What is expected ▸ Extract each line of the data and write it out again exactly.

Information supplied ▸
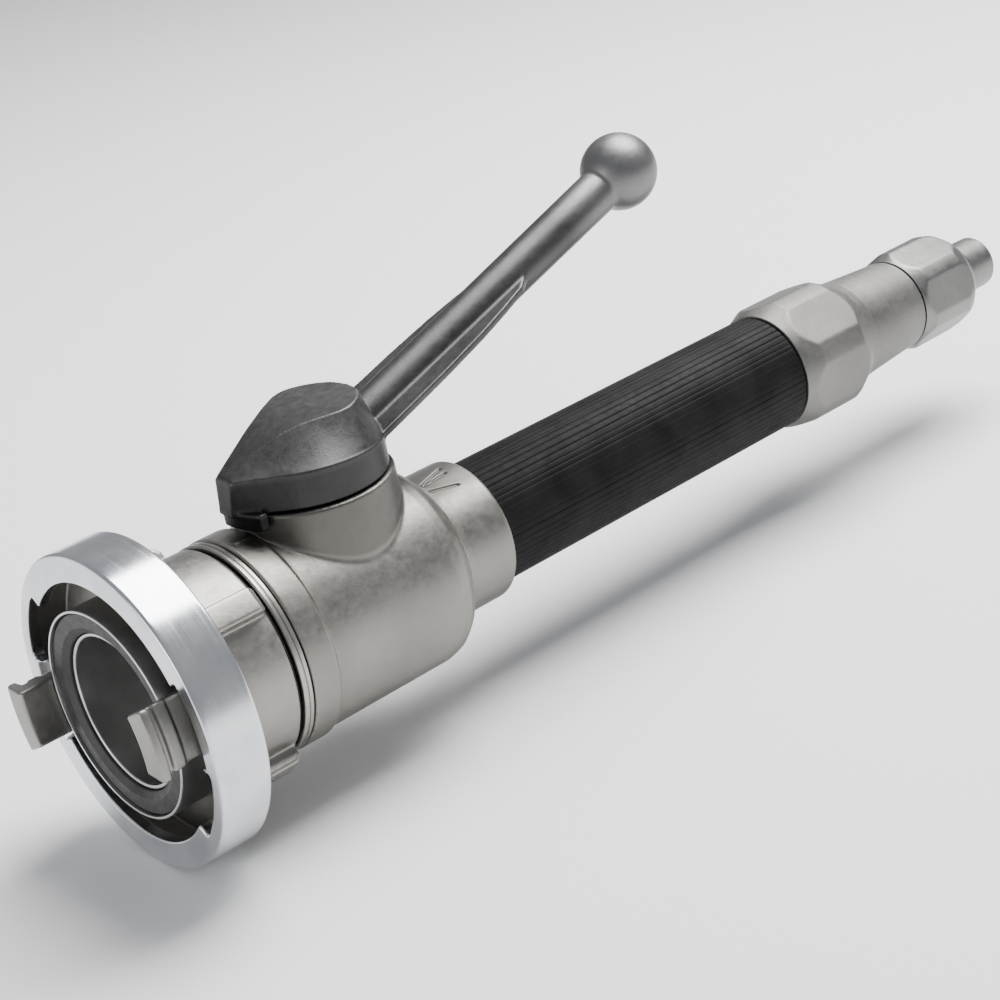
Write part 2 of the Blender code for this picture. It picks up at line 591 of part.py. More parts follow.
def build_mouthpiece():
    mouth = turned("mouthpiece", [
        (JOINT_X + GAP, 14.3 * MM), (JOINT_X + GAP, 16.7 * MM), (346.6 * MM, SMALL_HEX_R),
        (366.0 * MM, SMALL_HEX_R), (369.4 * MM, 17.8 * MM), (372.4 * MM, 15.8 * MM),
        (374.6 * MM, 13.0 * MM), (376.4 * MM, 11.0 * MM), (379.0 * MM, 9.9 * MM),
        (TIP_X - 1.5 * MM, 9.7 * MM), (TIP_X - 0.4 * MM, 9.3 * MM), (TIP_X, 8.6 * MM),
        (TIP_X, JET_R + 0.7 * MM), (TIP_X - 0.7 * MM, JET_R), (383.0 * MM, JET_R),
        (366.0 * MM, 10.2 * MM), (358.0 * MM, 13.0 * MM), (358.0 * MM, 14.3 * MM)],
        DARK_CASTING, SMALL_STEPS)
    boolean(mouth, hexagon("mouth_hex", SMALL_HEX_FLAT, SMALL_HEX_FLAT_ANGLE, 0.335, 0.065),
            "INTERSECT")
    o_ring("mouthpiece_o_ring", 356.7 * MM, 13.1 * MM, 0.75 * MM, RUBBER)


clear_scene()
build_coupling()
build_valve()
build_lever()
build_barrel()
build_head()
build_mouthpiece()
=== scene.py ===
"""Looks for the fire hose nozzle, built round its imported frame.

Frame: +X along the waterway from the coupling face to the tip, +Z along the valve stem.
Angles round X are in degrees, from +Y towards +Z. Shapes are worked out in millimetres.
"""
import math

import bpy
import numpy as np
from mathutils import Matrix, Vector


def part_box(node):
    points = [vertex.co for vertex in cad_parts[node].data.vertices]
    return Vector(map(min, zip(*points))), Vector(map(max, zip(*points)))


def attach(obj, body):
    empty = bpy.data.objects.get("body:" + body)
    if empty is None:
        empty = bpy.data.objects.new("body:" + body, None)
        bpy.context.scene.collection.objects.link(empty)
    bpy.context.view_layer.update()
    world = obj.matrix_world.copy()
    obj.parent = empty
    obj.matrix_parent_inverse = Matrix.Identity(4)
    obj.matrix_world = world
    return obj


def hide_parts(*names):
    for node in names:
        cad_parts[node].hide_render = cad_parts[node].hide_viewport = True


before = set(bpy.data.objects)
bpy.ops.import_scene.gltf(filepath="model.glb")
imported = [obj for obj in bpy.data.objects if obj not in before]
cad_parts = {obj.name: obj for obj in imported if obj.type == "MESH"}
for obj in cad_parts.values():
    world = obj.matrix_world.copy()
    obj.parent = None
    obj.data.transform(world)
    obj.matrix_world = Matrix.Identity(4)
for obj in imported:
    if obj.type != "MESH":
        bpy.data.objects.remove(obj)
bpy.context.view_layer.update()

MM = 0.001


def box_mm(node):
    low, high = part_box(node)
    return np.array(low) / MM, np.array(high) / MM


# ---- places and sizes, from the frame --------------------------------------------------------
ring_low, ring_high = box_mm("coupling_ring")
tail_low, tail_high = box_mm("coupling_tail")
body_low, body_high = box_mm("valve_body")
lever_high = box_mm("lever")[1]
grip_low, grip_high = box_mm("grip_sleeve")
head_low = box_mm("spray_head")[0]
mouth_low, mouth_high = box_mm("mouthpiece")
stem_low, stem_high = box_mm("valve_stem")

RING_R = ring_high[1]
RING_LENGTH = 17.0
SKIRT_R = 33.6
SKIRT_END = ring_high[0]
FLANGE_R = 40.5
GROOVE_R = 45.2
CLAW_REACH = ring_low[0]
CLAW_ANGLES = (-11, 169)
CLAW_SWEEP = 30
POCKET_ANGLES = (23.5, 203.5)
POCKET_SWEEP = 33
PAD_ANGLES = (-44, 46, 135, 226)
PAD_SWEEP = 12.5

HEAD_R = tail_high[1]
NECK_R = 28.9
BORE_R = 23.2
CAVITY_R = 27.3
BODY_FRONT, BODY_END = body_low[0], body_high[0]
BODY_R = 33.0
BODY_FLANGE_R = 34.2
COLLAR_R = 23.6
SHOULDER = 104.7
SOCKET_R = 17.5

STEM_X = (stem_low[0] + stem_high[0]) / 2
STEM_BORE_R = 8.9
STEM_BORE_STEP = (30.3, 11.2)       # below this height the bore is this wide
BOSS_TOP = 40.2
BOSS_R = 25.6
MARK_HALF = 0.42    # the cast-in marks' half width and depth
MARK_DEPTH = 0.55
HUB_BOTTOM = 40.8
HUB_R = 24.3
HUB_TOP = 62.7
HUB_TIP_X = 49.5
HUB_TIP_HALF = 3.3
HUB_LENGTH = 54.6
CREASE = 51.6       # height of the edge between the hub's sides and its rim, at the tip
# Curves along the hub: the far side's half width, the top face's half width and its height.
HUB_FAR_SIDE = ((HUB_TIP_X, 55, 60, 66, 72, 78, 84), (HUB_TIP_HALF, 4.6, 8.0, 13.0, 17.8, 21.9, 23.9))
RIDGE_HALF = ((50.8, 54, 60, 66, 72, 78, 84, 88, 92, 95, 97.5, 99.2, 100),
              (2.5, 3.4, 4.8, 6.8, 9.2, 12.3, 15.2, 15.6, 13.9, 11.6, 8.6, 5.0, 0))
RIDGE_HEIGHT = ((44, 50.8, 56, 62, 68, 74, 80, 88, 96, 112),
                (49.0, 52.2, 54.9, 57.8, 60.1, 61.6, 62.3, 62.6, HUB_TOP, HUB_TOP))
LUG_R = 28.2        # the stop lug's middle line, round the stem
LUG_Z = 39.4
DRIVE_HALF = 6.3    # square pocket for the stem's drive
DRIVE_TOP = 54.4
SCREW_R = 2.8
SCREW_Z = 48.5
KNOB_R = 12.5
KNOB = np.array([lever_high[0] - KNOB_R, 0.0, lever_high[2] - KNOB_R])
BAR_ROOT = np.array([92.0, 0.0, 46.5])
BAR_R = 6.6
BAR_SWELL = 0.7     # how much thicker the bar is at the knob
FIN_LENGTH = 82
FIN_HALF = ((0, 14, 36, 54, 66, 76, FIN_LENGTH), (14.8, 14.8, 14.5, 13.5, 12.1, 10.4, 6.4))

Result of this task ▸
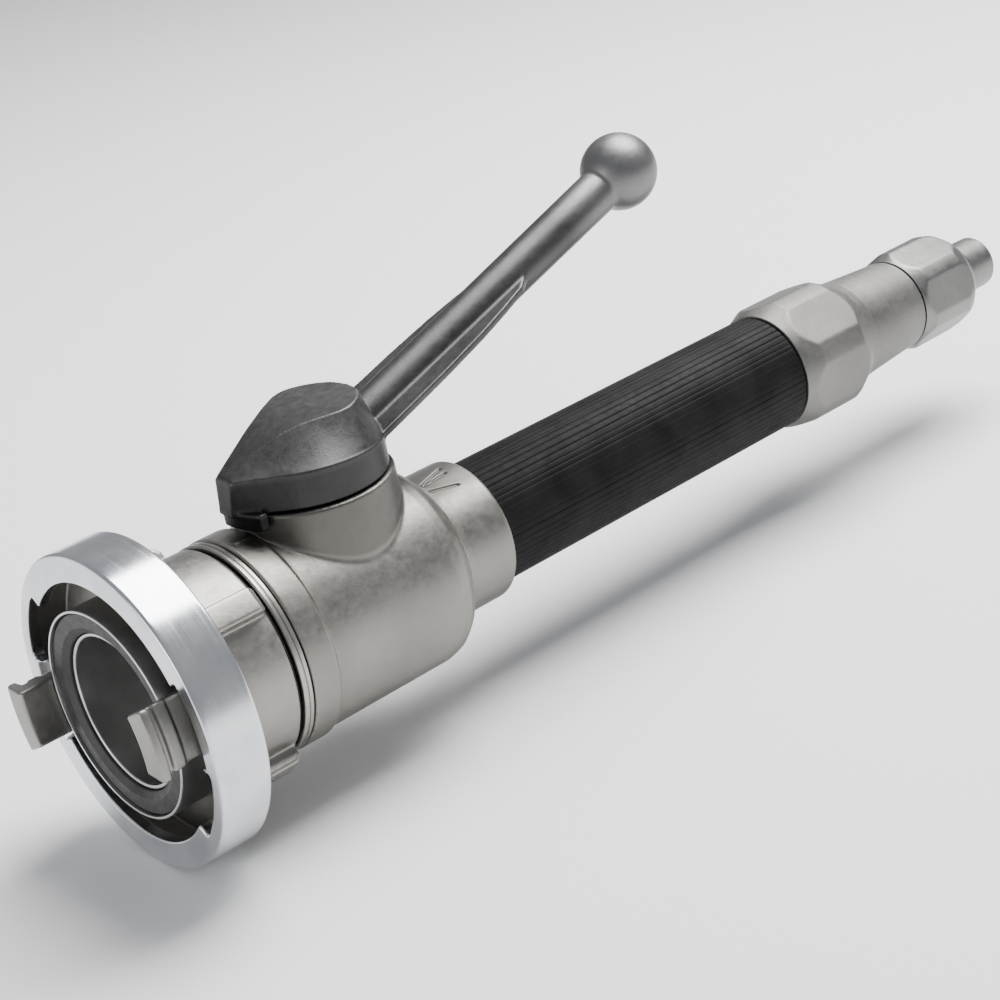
Write part 2 of the Blender code for this picture. It picks up at line 591 of part.py. More parts follow.
def build_mouthpiece():
    mouth = turned("mouthpiece", [
        (JOINT_X + GAP, 14.3 * MM), (JOINT_X + GAP, 16.7 * MM), (346.6 * MM, SMALL_HEX_R),
        (366.0 * MM, SMALL_HEX_R), (369.4 * MM, 17.8 * MM), (372.4 * MM, 15.8 * MM),
        (374.6 * MM, 13.0 * MM), (376.4 * MM, 11.0 * MM), (379.0 * MM, 9.9 * MM),
        (TIP_X - 1.5 * MM, 9.7 * MM), (TIP_X - 0.4 * MM, 9.3 * MM), (TIP_X, 8.6 * MM),
        (TIP_X, JET_R + 0.7 * MM), (TIP_X - 0.7 * MM, JET_R), (383.0 * MM, JET_R),
        (366.0 * MM, 10.2 * MM), (358.0 * MM, 13.0 * MM), (358.0 * MM, 14.3 * MM)],
        DARK_CASTING, SMALL_STEPS)
    boolean(mouth, hexagon("mouth_hex", SMALL_HEX_FLAT, SMALL_HEX_FLAT_ANGLE, 0.335, 0.065),
            "INTERSECT")
    o_ring("mouthpiece_o_ring", 356.7 * MM, 13.1 * MM, 0.75 * MM, RUBBER)


clear_scene()
build_coupling()
build_valve()
build_lever()
build_barrel()
build_head()
build_mouthpiece()
=== scene.py ===
"""Looks for the fire hose nozzle, built round its imported frame.

Frame: +X along the waterway from the coupling face to the tip, +Z along the valve stem.
Angles round X are in degrees, from +Y towards +Z. Shapes are worked out in millimetres.
"""
import math

import bpy
import numpy as np
from mathutils import Matrix, Vector


def part_box(node):
    points = [vertex.co for vertex in cad_parts[node].data.vertices]
    return Vector(map(min, zip(*points))), Vector(map(max, zip(*points)))


def attach(obj, body):
    empty = bpy.data.objects.get("body:" + body)
    if empty is None:
        empty = bpy.data.objects.new("body:" + body, None)
        bpy.context.scene.collection.objects.link(empty)
    bpy.context.view_layer.update()
    world = obj.matrix_world.copy()
    obj.parent = empty
    obj.matrix_parent_inverse = Matrix.Identity(4)
    obj.matrix_world = world
    return obj


def hide_parts(*names):
    for node in names:
        cad_parts[node].hide_render = cad_parts[node].hide_viewport = True


before = set(bpy.data.objects)
bpy.ops.import_scene.gltf(filepath="model.glb")
imported = [obj for obj in bpy.data.objects if obj not in before]
cad_parts = {obj.name: obj for obj in imported if obj.type == "MESH"}
for obj in cad_parts.values():
    world = obj.matrix_world.copy()
    obj.parent = None
    obj.data.transform(world)
    obj.matrix_world = Matrix.Identity(4)
for obj in imported:
    if obj.type != "MESH":
        bpy.data.objects.remove(obj)
bpy.context.view_layer.update()

MM = 0.001


def box_mm(node):
    low, high = part_box(node)
    return np.array(low) / MM, np.array(high) / MM


# ---- places and sizes, from the frame --------------------------------------------------------
ring_low, ring_high = box_mm("coupling_ring")
tail_low, tail_high = box_mm("coupling_tail")
body_low, body_high = box_mm("valve_body")
lever_high = box_mm("lever")[1]
grip_low, grip_high = box_mm("grip_sleeve")
head_low = box_mm("spray_head")[0]
mouth_low, mouth_high = box_mm("mouthpiece")
stem_low, stem_high = box_mm("valve_stem")

RING_R = ring_high[1]
RING_LENGTH = 17.0
SKIRT_R = 33.6
SKIRT_END = ring_high[0]
FLANGE_R = 40.5
GROOVE_R = 45.2
CLAW_REACH = ring_low[0]
CLAW_ANGLES = (-11, 169)
CLAW_SWEEP = 30
POCKET_ANGLES = (23.5, 203.5)
POCKET_SWEEP = 33
PAD_ANGLES = (-44, 46, 135, 226)
PAD_SWEEP = 12.5

HEAD_R = tail_high[1]
NECK_R = 28.9
BORE_R = 23.2
CAVITY_R = 27.3
BODY_FRONT, BODY_END = body_low[0], body_high[0]
BODY_R = 33.0
BODY_FLANGE_R = 34.2
COLLAR_R = 23.6
SHOULDER = 104.7
SOCKET_R = 17.5

STEM_X = (stem_low[0] + stem_high[0]) / 2
STEM_BORE_R = 8.9
STEM_BORE_STEP = (30.3, 11.2)       # below this height the bore is this wide
BOSS_TOP = 40.2
BOSS_R = 25.6
MARK_HALF = 0.42    # the cast-in marks' half width and depth
MARK_DEPTH = 0.55
HUB_BOTTOM = 40.8
HUB_R = 24.3
HUB_TOP = 62.7
HUB_TIP_X = 49.5
HUB_TIP_HALF = 3.3
HUB_LENGTH = 54.6
CREASE = 51.6       # height of the edge between the hub's sides and its rim, at the tip
# Curves along the hub: the far side's half width, the top face's half width and its height.
HUB_FAR_SIDE = ((HUB_TIP_X, 55, 60, 66, 72, 78, 84), (HUB_TIP_HALF, 4.6, 8.0, 13.0, 17.8, 21.9, 23.9))
RIDGE_HALF = ((50.8, 54, 60, 66, 72, 78, 84, 88, 92, 95, 97.5, 99.2, 100),
              (2.5, 3.4, 4.8, 6.8, 9.2, 12.3, 15.2, 15.6, 13.9, 11.6, 8.6, 5.0, 0))
RIDGE_HEIGHT = ((44, 50.8, 56, 62, 68, 74, 80, 88, 96, 112),
                (49.0, 52.2, 54.9, 57.8, 60.1, 61.6, 62.3, 62.6, HUB_TOP, HUB_TOP))
LUG_R = 28.2        # the stop lug's middle line, round the stem
LUG_Z = 39.4
DRIVE_HALF = 6.3    # square pocket for the stem's drive
DRIVE_TOP = 54.4
SCREW_R = 2.8
SCREW_Z = 48.5
KNOB_R = 12.5
KNOB = np.array([lever_high[0] - KNOB_R, 0.0, lever_high[2] - KNOB_R])
BAR_ROOT = np.array([92.0, 0.0, 46.5])
BAR_R = 6.6
BAR_SWELL = 0.7     # how much thicker the bar is at the knob
FIN_LENGTH = 82
FIN_HALF = ((0, 14, 36, 54, 66, 76, FIN_LENGTH), (14.8, 14.8, 14.5, 13.5, 12.1, 10.4, 6.4))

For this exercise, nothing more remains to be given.